_DIRECTIONS_. Copy out all of the material exactly.
-- Start of STORED DATA --
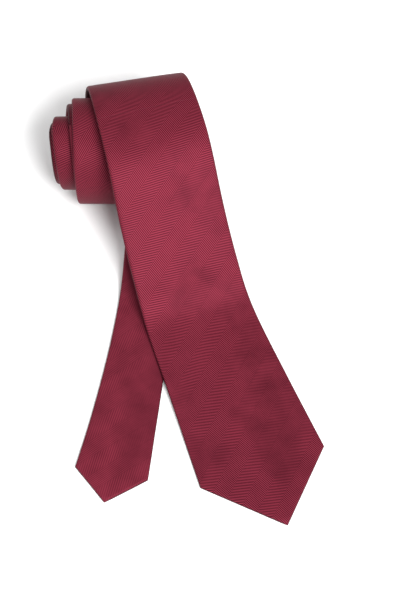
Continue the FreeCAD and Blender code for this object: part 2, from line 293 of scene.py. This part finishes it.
def lay(route, distance, v, n):
    # a point v across and n above the strip's middle, in metres
    point, normal, across = route.at(distance)
    place = point + across * v + normal * n
    if route is front:
        place.z += drapedLift(distance, place, point.z)
    return place * mm


# cloth relief: broad soft swells of the pressed envelope, in mm, full where half the width is fullAt
relief = {"swell": 0.30, "swellSize": 46.0, "fine": 0.07, "fineSize": 14.0, "fineSeed": 7, "fullAt": 15}


def swell(route, distance, v, seed):
    far = Vector((v / relief["swellSize"], distance / relief["swellSize"], seed))
    near = Vector((v / relief["fineSize"], distance / relief["fineSize"], seed + relief["fineSeed"]))
    return relief["swell"] * noise.noise(far) + relief["fine"] * noise.noise(near)


def spread(start, end, step):
    # evenly spaced values from start to end, no further apart than step
    count = max(1, math.ceil(abs(end - start) / step))
    return [start + (end - start) * i / count for i in range(count + 1)]


def evenColumns(count):
    return [-1 + 2 * i / count for i in range(count + 1)]


def meshObject(name, bm):
    mesh = bpy.data.meshes.new(name)
    bm.to_mesh(mesh)
    bm.free()
    mesh.polygons.foreach_set("use_smooth", [True] * len(mesh.polygons))
    piece = bpy.data.objects.new(name, mesh)
    bpy.context.scene.collection.objects.link(piece)
    return piece


# the folded silk envelope, in mm: how its section is shaped
envelope = {
    "cloth": 0.45, "face": 30, "turn": 7, "flap": 14,        # its thickness, and counts of columns
    "overlap": 4.5, "overlapShare": 0.15, "closing": 18,     # how the two flaps come to lap
    "tuck": 0.55, "tuckFrom": 9, "tuckOver": 6,              # the left flap goes in under the right
    "crown": 0.22, "crownFullAt": 20,                        # the face swells up in the middle
    "fullAt": 4, "thinTip": 0.12,                            # half width where it is fully thick
}
weld = 2e-6     # metres: rows that come together at the point are merged
# where the painted shade lies on a folded edge, as degrees up from its outermost line
edgeShadow = {"top": 50, "fadeIn": 60, "bottom": -100, "fadeOut": 30}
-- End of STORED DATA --
_ANSWER TO THE EXERCISE_.
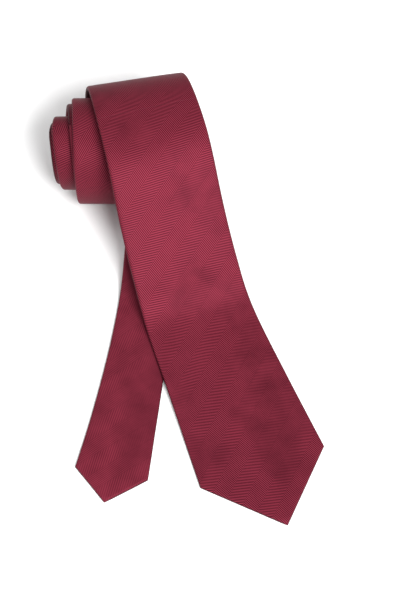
Continue the FreeCAD and Blender code for this object: part 2, from line 293 of scene.py. This part finishes it.
def lay(route, distance, v, n):
    # a point v across and n above the strip's middle, in metres
    point, normal, across = route.at(distance)
    place = point + across * v + normal * n
    if route is front:
        place.z += drapedLift(distance, place, point.z)
    return place * mm


# cloth relief: broad soft swells of the pressed envelope, in mm, full where half the width is fullAt
relief = {"swell": 0.30, "swellSize": 46.0, "fine": 0.07, "fineSize": 14.0, "fineSeed": 7, "fullAt": 15}


def swell(route, distance, v, seed):
    far = Vector((v / relief["swellSize"], distance / relief["swellSize"], seed))
    near = Vector((v / relief["fineSize"], distance / relief["fineSize"], seed + relief["fineSeed"]))
    return relief["swell"] * noise.noise(far) + relief["fine"] * noise.noise(near)


def spread(start, end, step):
    # evenly spaced values from start to end, no further apart than step
    count = max(1, math.ceil(abs(end - start) / step))
    return [start + (end - start) * i / count for i in range(count + 1)]


def evenColumns(count):
    return [-1 + 2 * i / count for i in range(count + 1)]


def meshObject(name, bm):
    mesh = bpy.data.meshes.new(name)
    bm.to_mesh(mesh)
    bm.free()
    mesh.polygons.foreach_set("use_smooth", [True] * len(mesh.polygons))
    piece = bpy.data.objects.new(name, mesh)
    bpy.context.scene.collection.objects.link(piece)
    return piece


# the folded silk envelope, in mm: how its section is shaped
envelope = {
    "cloth": 0.45, "face": 30, "turn": 7, "flap": 14,        # its thickness, and counts of columns
    "overlap": 4.5, "overlapShare": 0.15, "closing": 18,     # how the two flaps come to lap
    "tuck": 0.55, "tuckFrom": 9, "tuckOver": 6,              # the left flap goes in under the right
    "crown": 0.22, "crownFullAt": 20,                        # the face swells up in the middle
    "fullAt": 4, "thinTip": 0.12,                            # half width where it is fully thick
}
weld = 2e-6     # metres: rows that come together at the point are merged
# where the painted shade lies on a folded edge, as degrees up from its outermost line
edgeShadow = {"top": 50, "fadeIn": 60, "bottom": -100, "fadeOut": 30}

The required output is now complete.